## Source material
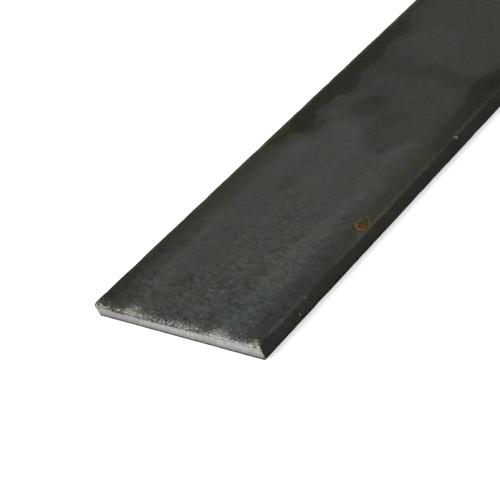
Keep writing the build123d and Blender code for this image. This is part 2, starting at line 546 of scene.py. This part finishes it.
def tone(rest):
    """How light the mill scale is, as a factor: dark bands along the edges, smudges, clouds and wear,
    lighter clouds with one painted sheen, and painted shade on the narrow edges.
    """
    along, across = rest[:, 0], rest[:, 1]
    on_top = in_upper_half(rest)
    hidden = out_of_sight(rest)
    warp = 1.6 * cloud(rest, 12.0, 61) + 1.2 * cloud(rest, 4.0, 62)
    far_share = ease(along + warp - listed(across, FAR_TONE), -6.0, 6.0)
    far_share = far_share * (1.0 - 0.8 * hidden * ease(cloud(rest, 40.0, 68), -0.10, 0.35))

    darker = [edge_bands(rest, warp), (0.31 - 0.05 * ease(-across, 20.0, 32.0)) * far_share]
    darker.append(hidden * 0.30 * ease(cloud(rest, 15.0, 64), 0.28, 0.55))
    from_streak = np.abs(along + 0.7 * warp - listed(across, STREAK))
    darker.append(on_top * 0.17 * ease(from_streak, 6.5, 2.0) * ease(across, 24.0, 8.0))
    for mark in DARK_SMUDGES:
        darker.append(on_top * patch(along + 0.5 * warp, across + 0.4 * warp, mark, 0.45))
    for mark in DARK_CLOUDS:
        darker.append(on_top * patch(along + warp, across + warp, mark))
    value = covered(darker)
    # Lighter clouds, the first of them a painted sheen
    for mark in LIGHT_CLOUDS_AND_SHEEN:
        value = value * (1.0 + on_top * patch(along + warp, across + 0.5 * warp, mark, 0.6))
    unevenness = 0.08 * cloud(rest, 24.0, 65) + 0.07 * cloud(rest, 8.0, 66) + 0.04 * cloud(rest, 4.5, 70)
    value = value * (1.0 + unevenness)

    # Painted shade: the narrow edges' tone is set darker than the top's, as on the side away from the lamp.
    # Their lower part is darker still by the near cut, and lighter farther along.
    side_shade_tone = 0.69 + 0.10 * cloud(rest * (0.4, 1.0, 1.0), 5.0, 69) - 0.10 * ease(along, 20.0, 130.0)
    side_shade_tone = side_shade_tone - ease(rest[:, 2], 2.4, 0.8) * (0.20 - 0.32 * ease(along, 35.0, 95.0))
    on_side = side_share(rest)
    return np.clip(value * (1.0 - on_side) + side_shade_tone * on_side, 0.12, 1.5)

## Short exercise
Beginning at the top of the data, extract each line through the line containing "far_share = far_share" and return those lines exactly, with nothing added.

## Task solution
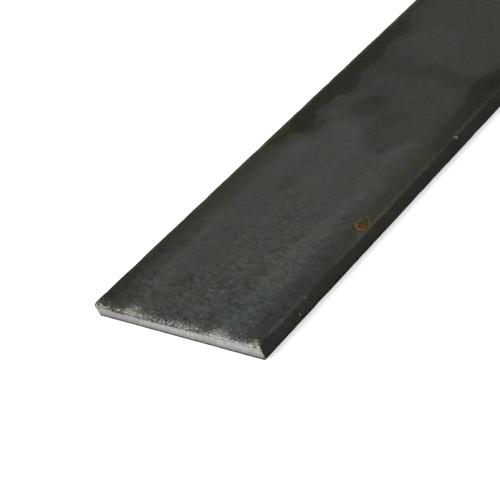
Keep writing the build123d and Blender code for this image. This is part 2, starting at line 546 of scene.py. This part finishes it.
def tone(rest):
    """How light the mill scale is, as a factor: dark bands along the edges, smudges, clouds and wear,
    lighter clouds with one painted sheen, and painted shade on the narrow edges.
    """
    along, across = rest[:, 0], rest[:, 1]
    on_top = in_upper_half(rest)
    hidden = out_of_sight(rest)
    warp = 1.6 * cloud(rest, 12.0, 61) + 1.2 * cloud(rest, 4.0, 62)
    far_share = ease(along + warp - listed(across, FAR_TONE), -6.0, 6.0)
    far_share = far_share * (1.0 - 0.8 * hidden * ease(cloud(rest, 40.0, 68), -0.10, 0.35))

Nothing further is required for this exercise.